Tracing the Emergence of Symbol Grounding in (Multimodal) Language Models – VISION AND IMAGE PROCESSING (VIP) RESEARCH GROUP

Prof. Freda Shi

February 13th, 2026 – 12:00-1:00pm, EC4-2101A

Do language models acquire symbol grounding in Harnad’s (1990) sense, that is, non-arbitrary, causally meaningful links between symbols and referents? To answer this question, we first introduce a controlled evaluation framework that assigns each concept two distinct tokens: one appearing in non-verbal scene descriptions and another in linguistic utterances—this “pseudo multimodal” setup prevents trivial identity mappings and enables direct tests of grounding. Behaviorally, we find that models trained from scratch show consistent surprisal reduction when the linguistic form is preceded by its matching scene token, relative to matched controls, and co-occurrence statistics cannot explain this effect.

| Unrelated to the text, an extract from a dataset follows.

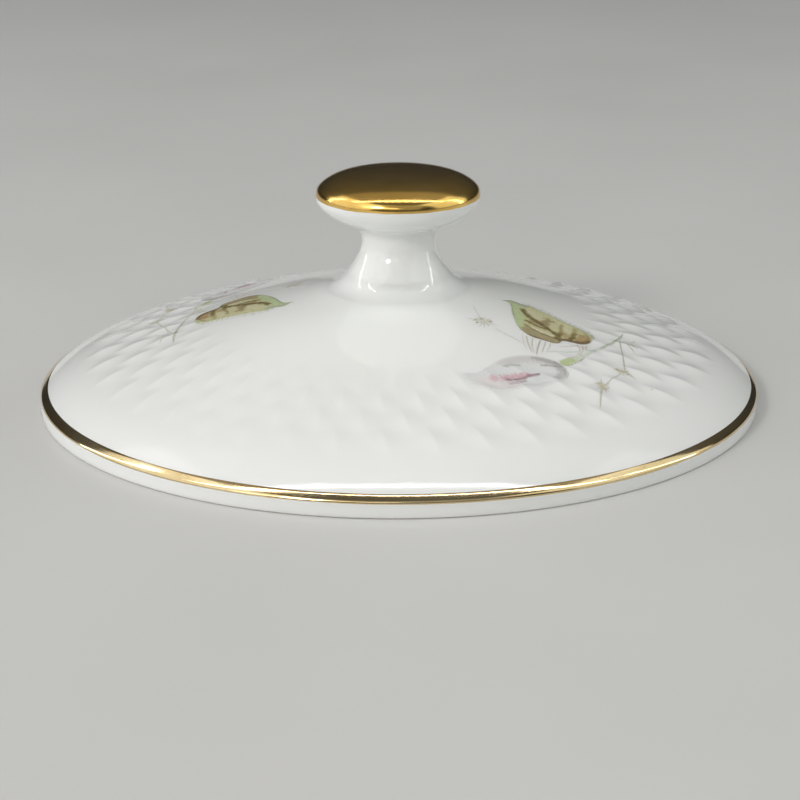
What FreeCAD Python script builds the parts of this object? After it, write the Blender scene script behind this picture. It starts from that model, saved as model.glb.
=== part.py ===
"""Porcelain lid of a sugar bowl: shallow dome, luted button knob, gilding and two enamel sprays.

Millimetres, +Z up. The origin is the centre of the ring that the lid stands on.
Every piece is drawn as a section in the X-Z plane and turned about Z, apart from the enamel
prints, which are outlines in plan cut out of a thin skin that follows the dome.
"""
import FreeCAD, Part
import math
import os

# Driving dimensions
LID_R = 50.0  # outside radius of the upright edge
SEAT_IN_R = 47.3  # inside radius of the ground ring the lid stands on
SEAT_EDGE = 0.3  # rounding between the ground ring and the upright edge
EDGE_TOP_Z = 2.0  # top of the upright edge
SHOULDER_R = 49.7  # where the dome meets the rounding above the edge
SHOULDER_Z = 2.42
SHOULDER_SLOPE = 38.0  # degrees below level, at the shoulder
VENT_R = 1.25  # firing vent through the crown of the dome, under the hollow knob
PAD_R = 9.0  # level pad that the knob is luted to
PAD_Z = 16.0
DOME_START = (10.0, 15.75)  # where the luting fillet runs out on the dome
DOME_START_SLOPE = 18.0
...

Mechanistically, saliency flow and tuned-lens analyses converge on the finding that grounding concentrates in middle-layer computations and is implemented through a gather-and-aggregate (G&A) mechanism: earlier heads gather information from scene tokens, while later heads aggregate it to support the prediction of linguistic forms. The phenomenon is replicated in visual dialogue data and across architectures with explicit memory (including Transformers and state-space models), but not in unidirectional LSTMs. Together, these results provide behavioral and mechanistic evidence that symbol grounding can emerge in autoregressive LMs, while delineating the architectural conditions under which it arises. Time permitting, I will introduce a recent toolkit developed in our lab to analyze general-purpose vision-language models.